In 2022, Paradis became a touring member of Nick Cave and the Bad Seeds, playing keyboards during their live performances. She contributed whistling to the song "O Wow O Wow (How Wonderful She Is)" on the band's 2024 studio album, Wild God, stating: "I can whistle pretty good and I do bird calls. I'm from Canada, when I'm up North at my cottage, there's a certain bird I can call, a warbler, and it'll fly to me." According to Cave, when his manager gave him a list of potential keyboardists, "[a]t the end of the list was a woman named Carly Paradis, but her résumé said she basically worked on TV scores. Not very promising, I thought, until I noticed she had written the theme music for the English cop show, Line of Duty, which is awesome. I rang her straight away and asked if she wanted to join The Bad Seeds. She did, and that was that."

==Albums==

In April 2011, the mini-album They Have Been Watching was released on iTunes.

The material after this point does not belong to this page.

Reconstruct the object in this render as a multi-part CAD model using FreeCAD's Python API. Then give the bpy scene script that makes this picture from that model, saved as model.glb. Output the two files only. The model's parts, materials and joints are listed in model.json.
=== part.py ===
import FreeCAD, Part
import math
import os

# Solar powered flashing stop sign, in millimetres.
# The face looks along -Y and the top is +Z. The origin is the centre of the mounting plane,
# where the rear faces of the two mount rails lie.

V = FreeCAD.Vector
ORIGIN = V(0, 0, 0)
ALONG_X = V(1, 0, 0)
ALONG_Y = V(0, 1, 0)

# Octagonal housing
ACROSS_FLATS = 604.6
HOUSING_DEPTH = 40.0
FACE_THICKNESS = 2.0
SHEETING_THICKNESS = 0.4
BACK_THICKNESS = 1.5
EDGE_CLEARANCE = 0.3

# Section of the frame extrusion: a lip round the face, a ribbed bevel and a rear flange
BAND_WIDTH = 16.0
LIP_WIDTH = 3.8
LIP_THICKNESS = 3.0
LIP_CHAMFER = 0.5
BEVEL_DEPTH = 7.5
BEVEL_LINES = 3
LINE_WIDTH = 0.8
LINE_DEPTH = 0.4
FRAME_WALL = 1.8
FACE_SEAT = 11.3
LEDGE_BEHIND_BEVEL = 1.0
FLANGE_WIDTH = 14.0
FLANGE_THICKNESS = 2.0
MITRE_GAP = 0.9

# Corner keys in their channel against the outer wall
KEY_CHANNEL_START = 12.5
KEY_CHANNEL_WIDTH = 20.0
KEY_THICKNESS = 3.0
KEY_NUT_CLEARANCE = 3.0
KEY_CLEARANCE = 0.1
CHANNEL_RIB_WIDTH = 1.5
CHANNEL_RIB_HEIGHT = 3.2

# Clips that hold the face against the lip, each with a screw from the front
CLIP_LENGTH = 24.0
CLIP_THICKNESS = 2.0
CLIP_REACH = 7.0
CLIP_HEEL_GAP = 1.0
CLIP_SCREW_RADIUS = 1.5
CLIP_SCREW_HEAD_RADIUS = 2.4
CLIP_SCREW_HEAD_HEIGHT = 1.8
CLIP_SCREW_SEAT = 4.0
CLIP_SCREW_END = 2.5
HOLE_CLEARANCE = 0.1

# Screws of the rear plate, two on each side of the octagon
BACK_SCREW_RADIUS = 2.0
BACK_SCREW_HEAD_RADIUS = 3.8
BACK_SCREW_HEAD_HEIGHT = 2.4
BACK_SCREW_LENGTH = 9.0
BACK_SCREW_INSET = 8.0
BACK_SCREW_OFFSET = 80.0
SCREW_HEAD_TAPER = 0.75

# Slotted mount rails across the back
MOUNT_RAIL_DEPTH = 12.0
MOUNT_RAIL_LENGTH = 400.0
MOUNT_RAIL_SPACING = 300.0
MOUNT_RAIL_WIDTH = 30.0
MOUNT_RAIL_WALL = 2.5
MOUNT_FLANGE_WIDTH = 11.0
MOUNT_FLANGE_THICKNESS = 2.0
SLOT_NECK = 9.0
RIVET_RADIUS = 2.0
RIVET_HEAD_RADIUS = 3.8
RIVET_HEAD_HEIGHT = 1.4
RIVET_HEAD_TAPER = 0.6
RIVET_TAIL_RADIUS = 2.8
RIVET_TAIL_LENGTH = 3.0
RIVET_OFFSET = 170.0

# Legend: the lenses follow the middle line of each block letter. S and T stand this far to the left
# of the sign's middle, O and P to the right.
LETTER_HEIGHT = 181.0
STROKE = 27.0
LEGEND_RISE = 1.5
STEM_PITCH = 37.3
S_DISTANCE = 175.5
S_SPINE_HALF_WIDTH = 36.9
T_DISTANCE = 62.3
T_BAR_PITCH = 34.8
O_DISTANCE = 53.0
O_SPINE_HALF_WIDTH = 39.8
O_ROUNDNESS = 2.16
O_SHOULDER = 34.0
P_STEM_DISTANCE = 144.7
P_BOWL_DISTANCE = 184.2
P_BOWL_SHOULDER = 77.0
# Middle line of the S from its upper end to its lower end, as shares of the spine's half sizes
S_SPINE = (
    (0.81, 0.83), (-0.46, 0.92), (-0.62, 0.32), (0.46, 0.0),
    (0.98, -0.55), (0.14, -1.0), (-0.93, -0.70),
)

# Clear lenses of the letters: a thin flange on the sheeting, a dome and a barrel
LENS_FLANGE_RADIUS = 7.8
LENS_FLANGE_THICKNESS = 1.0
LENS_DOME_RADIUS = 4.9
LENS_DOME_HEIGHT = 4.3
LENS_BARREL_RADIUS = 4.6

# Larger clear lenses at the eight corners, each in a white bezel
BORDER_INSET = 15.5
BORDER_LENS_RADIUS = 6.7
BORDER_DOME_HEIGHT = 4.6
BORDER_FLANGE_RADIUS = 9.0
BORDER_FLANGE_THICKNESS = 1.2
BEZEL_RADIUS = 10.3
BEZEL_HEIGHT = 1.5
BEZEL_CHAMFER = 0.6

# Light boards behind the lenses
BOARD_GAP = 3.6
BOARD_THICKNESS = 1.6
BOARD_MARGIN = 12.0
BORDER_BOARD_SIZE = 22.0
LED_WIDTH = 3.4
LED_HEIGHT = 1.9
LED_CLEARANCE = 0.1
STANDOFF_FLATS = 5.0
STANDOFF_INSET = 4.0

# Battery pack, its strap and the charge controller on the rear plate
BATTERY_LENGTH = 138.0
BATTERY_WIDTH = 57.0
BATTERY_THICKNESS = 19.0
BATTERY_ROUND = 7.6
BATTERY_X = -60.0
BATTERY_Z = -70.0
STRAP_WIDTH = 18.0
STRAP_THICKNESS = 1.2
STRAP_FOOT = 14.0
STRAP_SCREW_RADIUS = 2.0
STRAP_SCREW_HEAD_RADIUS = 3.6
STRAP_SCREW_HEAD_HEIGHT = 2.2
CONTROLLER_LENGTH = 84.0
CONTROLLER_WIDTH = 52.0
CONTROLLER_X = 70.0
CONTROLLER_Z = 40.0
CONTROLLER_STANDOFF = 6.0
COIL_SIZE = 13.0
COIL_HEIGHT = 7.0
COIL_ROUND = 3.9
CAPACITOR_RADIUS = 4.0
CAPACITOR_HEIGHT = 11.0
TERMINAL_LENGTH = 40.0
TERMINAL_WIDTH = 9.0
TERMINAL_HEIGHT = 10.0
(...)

In November 2013, the debut album Hearts to Symphony was released on iTunes and green vinyl.

In 2014, the official Line of Duty TV series soundtrack was released on iTunes.

In November 2019, the album Nothing Is Something was released digitally and on cream-colored vinyl.

In March 2022, the TV soundtrack album The Rising was released on Lakeshore Records.

In November 2024, the TV soundtrack album Until I Kill You was released.

In March 2025, the TV series theme song from Get Millie Black was released in collaboration with Jamaican collective Equiknoxx.

==Awards and nominations==
BAFTA 2022 TV Craft nomination for Original Music Line of Duty Series 6. Winner of Royal Television Society and the Music + Sound Award for best titles music The Rising (TV series) 2022. Royal Television Society for best title music The Pembrokeshire Murders and NI original music score for Line of Duty series 4 nomination. Won a Hollywood Music in Media Award (HMMA) for original song in Netflix Original The Innocents. She won silver Promax Awards for her The Story of God with Morgan Freeman trailer music. Underwire Film Festival nomination for best score for short film Trial written and directed by The Brothers Lynch. Paradis was nominated for Piano / Keyboard Player of the Year in the Hamilton Music Awards 2009.

On Thursday 23 May 2024, her soundtrack to Typist Artist Pirate King was nominated for the Best Original Film Score Ivor Novello Award.